One very valuable addition to employer health plans is a flexible saving account, also known as an FSA. Employers who offer the FSA option can help their employees save money on health care while taking employee contributions for FSA plans out of paychecks in pre-tax dollars.

Flexible savings accounts are not a substitute for health plans but serve to supplement existing ones. For example, if an employee has to pay a $500 deductible before an employer health insurance plan kicked in, the deductible could be covered by the FSA. Many FSAs also pay for co-pays, over the counter drugs and even visits to eye doctors.

There is usually a yearly limit on the amount an FSA will pay, perhaps $3000 or so. But that is $3000 that the employee doesn't have to pay for medical care or related services.

Then there are medical savings accounts and health savings accounts. These, too, supplement regular employer health insurance by offering options to employee health plans. With medical savings accounts, employees can choose to save ahead for potential medical problems. If the money isn't spent in a given year, it may roll over into the next year and continue to build until it is needed.

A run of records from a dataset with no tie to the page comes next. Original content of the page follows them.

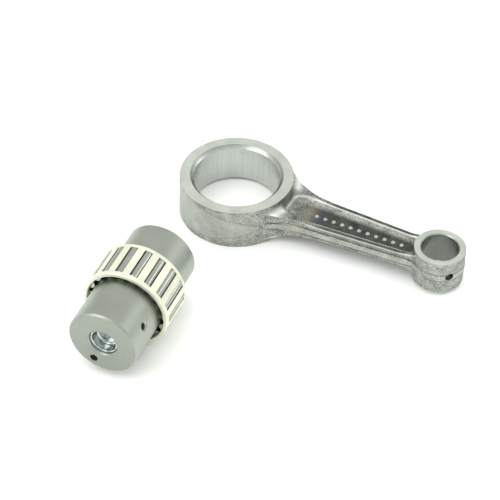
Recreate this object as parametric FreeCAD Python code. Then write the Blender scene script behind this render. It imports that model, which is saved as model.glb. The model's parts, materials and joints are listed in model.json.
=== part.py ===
import FreeCAD, Part

import math
import os

# Forged connecting rod of a single-cylinder four-stroke engine, laid flat on a bench,
# with its press-in crank pin and caged needle bearing lying beside it.
# Millimetres.  The origin is the centre of the big-end bore, X runs to the small end
# and Z is up along the bore, so the forging is symmetric about Z = 0.

# --- rod forging ------------------------------------------------------------------
CENTRE_DISTANCE = 101.0     # big-end bore axis to small-end bore axis
BIG_BORE_R = 20.0           # runs on 4 mm needles round a 32 mm crank pin
BIG_OUTER_R = 26.4
BIG_WIDTH = 21.0
BIG_BORE_CHAMFER = 1.5
SMALL_BORE_R = 8.5          # 17 mm piston pin
SMALL_OUTER_R = 11.75
SMALL_WIDTH = 16.8
SMALL_BORE_CHAMFER = 0.4
RIM_CHAMFER = 0.4

SHANK_BIG_X = 38.0          # straight flanges start here
SHANK_BIG_HALF = 10.2
SHANK_SMALL_X = 88.0        # and end here
SHANK_SMALL_HALF = 7.8
FLANGE_HALF_T = 4.0         # half thickness of the I section
BIG_RAMP_X = 48.0           # flange faces start to rise towards the big end
BIG_RAMP_END_X = 20.0
BIG_RAMP_HALF_T = 9.2
SMALL_RAMP_X = 83.0         # flange faces start to rise towards the small end
SMALL_RAMP_END_X = 93.0
SMALL_RAMP_HALF_T = 6.4
FLANGE_EDGE_R = 0.8
FILLET_SINK = 0.15          # the shank's fillets end this far inside the rings' walls

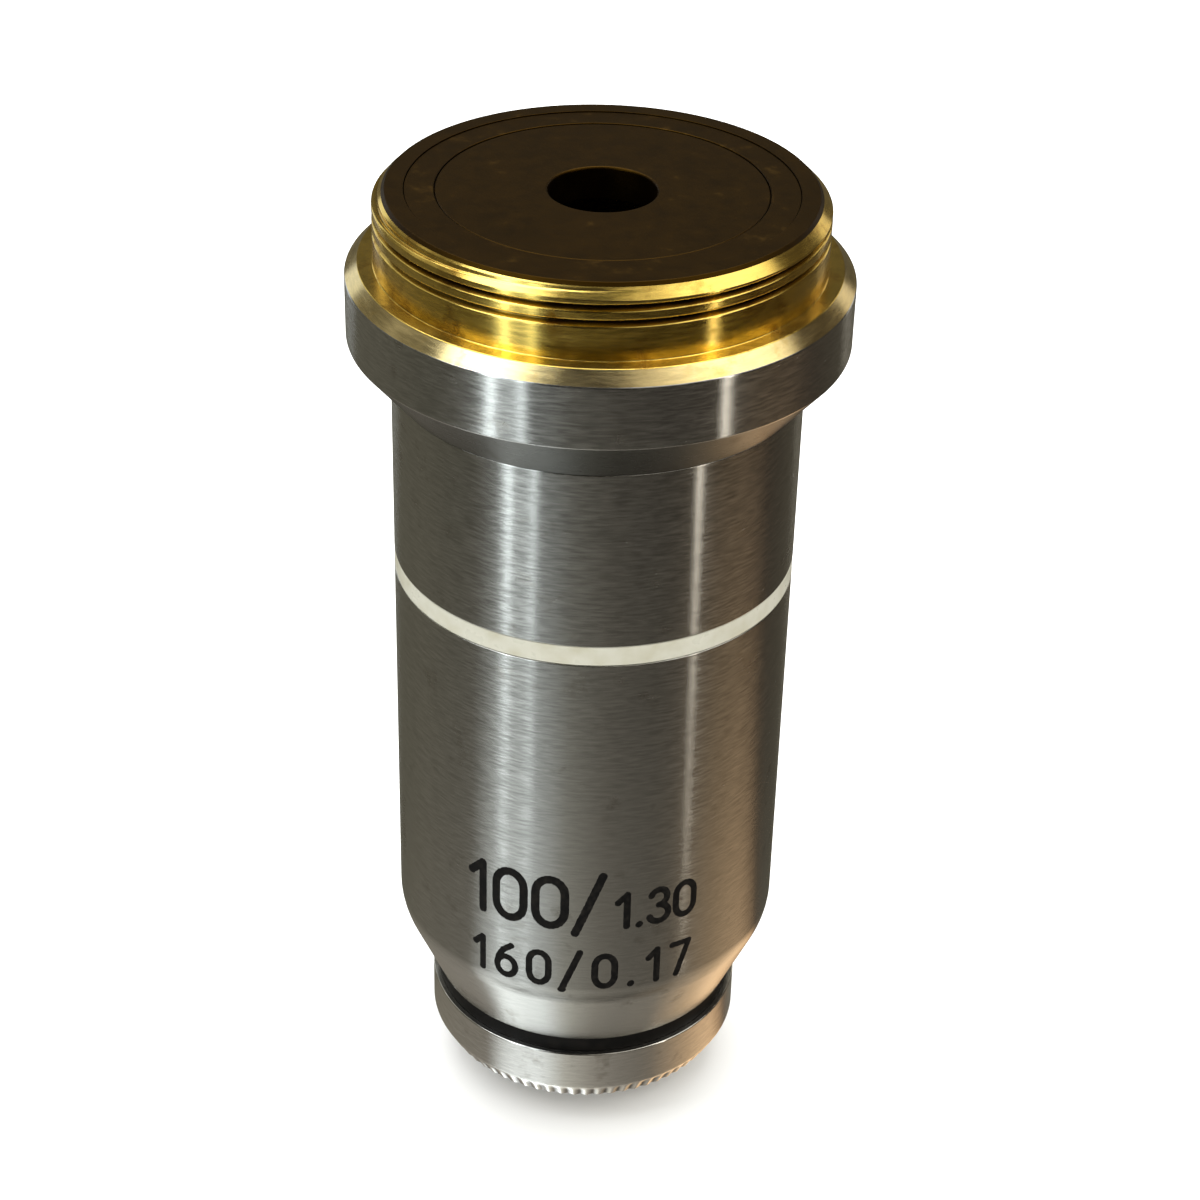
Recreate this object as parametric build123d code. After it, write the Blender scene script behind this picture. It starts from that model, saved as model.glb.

Health savings accounts are a bit different from traditional health plans or flexible spending accounts. With a health savings account, employers are in charge of saving money and then giving it to employees to cover reimbursed medical expenses. Not all medical expenses will be eligible.

Just like medical savings accounts, however, the unused money can be rolled over into the next year. Keep in mind that is important to recognize the vital difference between medical savings accounts and health savings accounts. Both are health plans, but the employee contributes funds to medical savings accounts while it is the employer's responsibility to do so for health savings accounts.

Another change which helps families is raising the age limit for children covered under their parents' health plans. This means that children up to age 26 may be able to remain on their parents' health insurance policies, definitely helping them to save money and avoid paying for health insurance themselves. This is also particularly helpful for unemployed children, helping relieve stress by guaranteeing medical care.

There are some potential pitfalls if companies allow older children to remain on their parents' health plans. Premiums could go up sharply and many company managers have balked at providing health insurance to 26 year olds. Many children in this age group are likely to be very healthy, making health insurance affordable to them, and leaving health plans' administrators reluctant to offer this option to employers.

Even though many employers have been reluctant to extend health coverage for dependents up to age 26, new legislation is likely to make this law. At that point, employers will have no choice but to allow dependents up to age 26 to remain on their parents' health plans.